The real damage from deadlocks isn’t the single killed transaction; it’s the retry storm that follows. Clients retry immediately without any delay or randomness, causing retries to collide again and again. This can snowball into outages lasting minutes. One case was a payments API where an 80ms deadlock caused a five-minute partial outage because retries collided heavily. At scale, even a tiny percentage of deadlocks can cause a flood of failures that saturate connection pools. It’s way easier to stop the deadlock from happening than to contain the storm after.
To prevent deadlocks, start by enforcing strict and documented lock ordering. Every transaction type must acquire locks in the same order—by primary key, resource type, or hierarchy. Don’t let user input or dynamic conditions change that order on the fly, or you’ll invite cycles. If conditional writes are necessary, do a simple metadata read first to pick the correct ordered path.
Keeping transactions short also helps.
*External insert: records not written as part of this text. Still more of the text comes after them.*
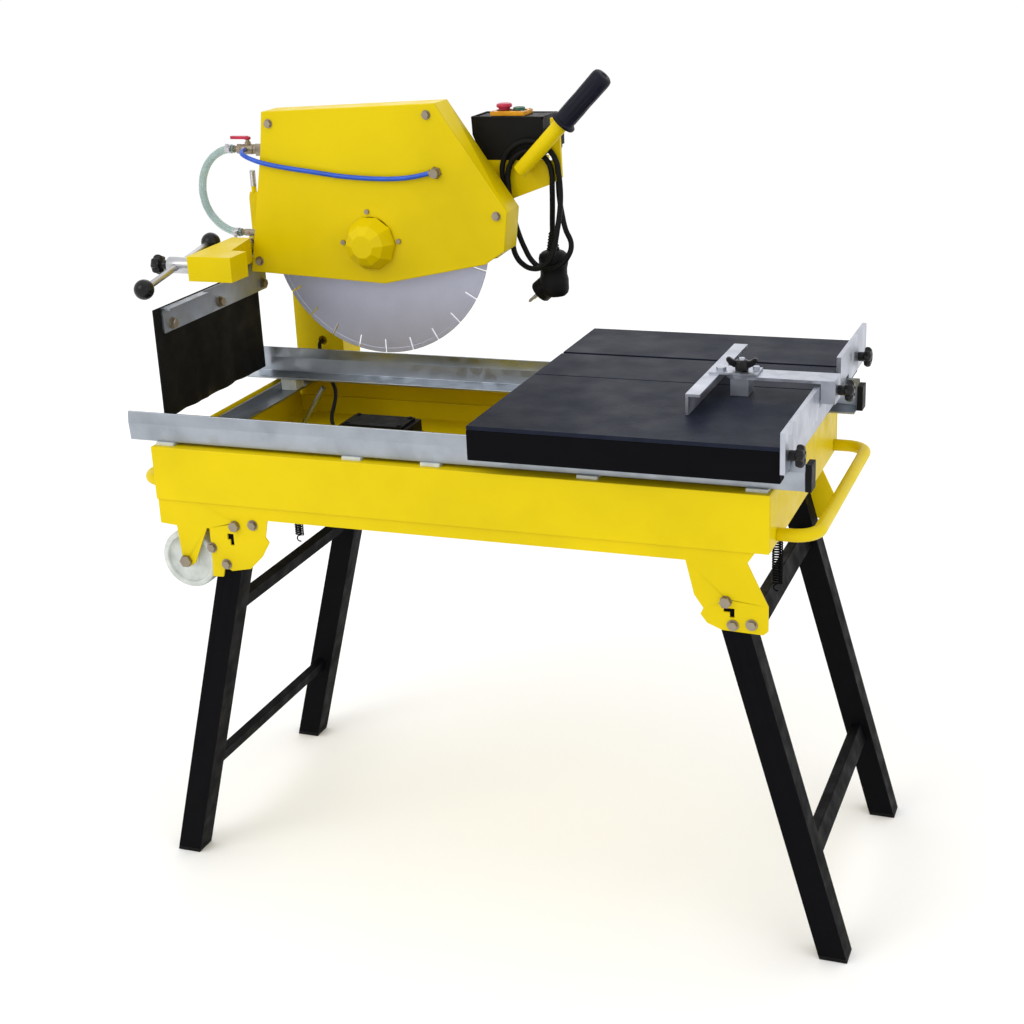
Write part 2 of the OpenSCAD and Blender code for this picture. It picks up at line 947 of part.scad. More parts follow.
module start_button() {
    color("green")
    at_mid()
    translate([button_xs[1], button_y, 1042])
    cylinder(h = 15.5, r = 8.8, $fn = 32);
}

// ---- water supply ----

module water_valve() {
    color("silver")
    at_mid()
    union() {
        bar_x(valve_p[1], valve_p[2], valve_p[0] - 22, valve_p[0] + 14, 8);
        // barb of the clear hose
        bar_x(valve_p[1], valve_p[2], clear_route[11][0], valve_p[0] - 22, 5);
        // stem under the lever
        translate([valve_p[0] - 4, valve_p[1], valve_p[2]])
        cylinder(h = 14, r = 5, $fn = 32);
        // outlet of the blue hose
        bar_y(blue_route[0][0], blue_route[0][2], blue_route[0][1], valve_p[1], 5);
        // bracket on the guard's edge
        translate([valve_p[0] + 12, valve_p[1] - 8, valve_p[2] - 9])
        cube([19, 16, 18]);
        // inlet elbow
        bar_x(valve_p[1], inlet_z, clear_route[0][0], 4.5, 6);
    }
}

module valve_lever() {
    lever_x = valve_p[0] - 4;
    color("crimson")
    at_mid()
    union() {
        translate([lever_x, valve_p[1], valve_p[2] + 14.3])
        cylinder(h = 4, r = 5, $fn = 32);
        translate([lever_x - 26, valve_p[1] - 3.5, valve_p[2] + 15])
        cube([26, 7, 3]);
    }
}

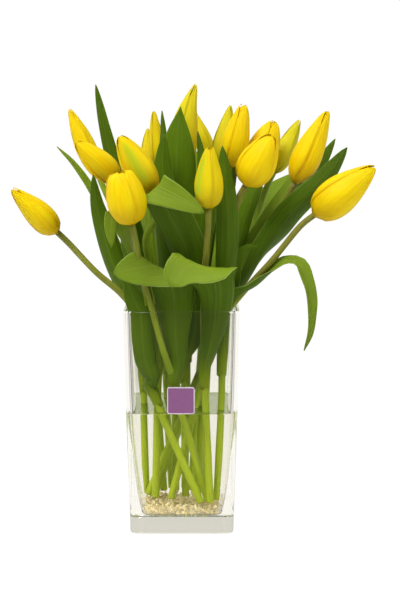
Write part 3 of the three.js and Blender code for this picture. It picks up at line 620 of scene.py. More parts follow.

Long transactions don’t cause deadlocks directly but increase the window for conflicts. Remove unnecessary queries and expensive operations like API calls from inside transactions. Treat atomicity like a scalpel rather than a big hammer—only protect what needs transactional guarantees.
Use the right isolation level instead of the strongest one. Serializable isolation might feel safest but often means more locks and higher deadlock risk. Pick the weakest isolation level that still protects correctness, like snapshot isolation for reads or read committed for writes with explicit checks. Higher isolation isn’t always better—just more restrictive.
Even with all that, some deadlocks will happen. So always add exponential backoff with jitter to retry loops. Don’t retry immediately after failure. Randomize delays so retries don’t bunch up and collide again. Even small jitter drastically reduces retry collisions, often saving you from going from a minor hiccup to a full-blown incident.
Lastly, track lock contention as a key metric. Most teams watch overall query latency but ignore how long queries wait on locks. Measuring blocking time, deadlock counts, and top lock waiters helps spot trouble early before it causes outages.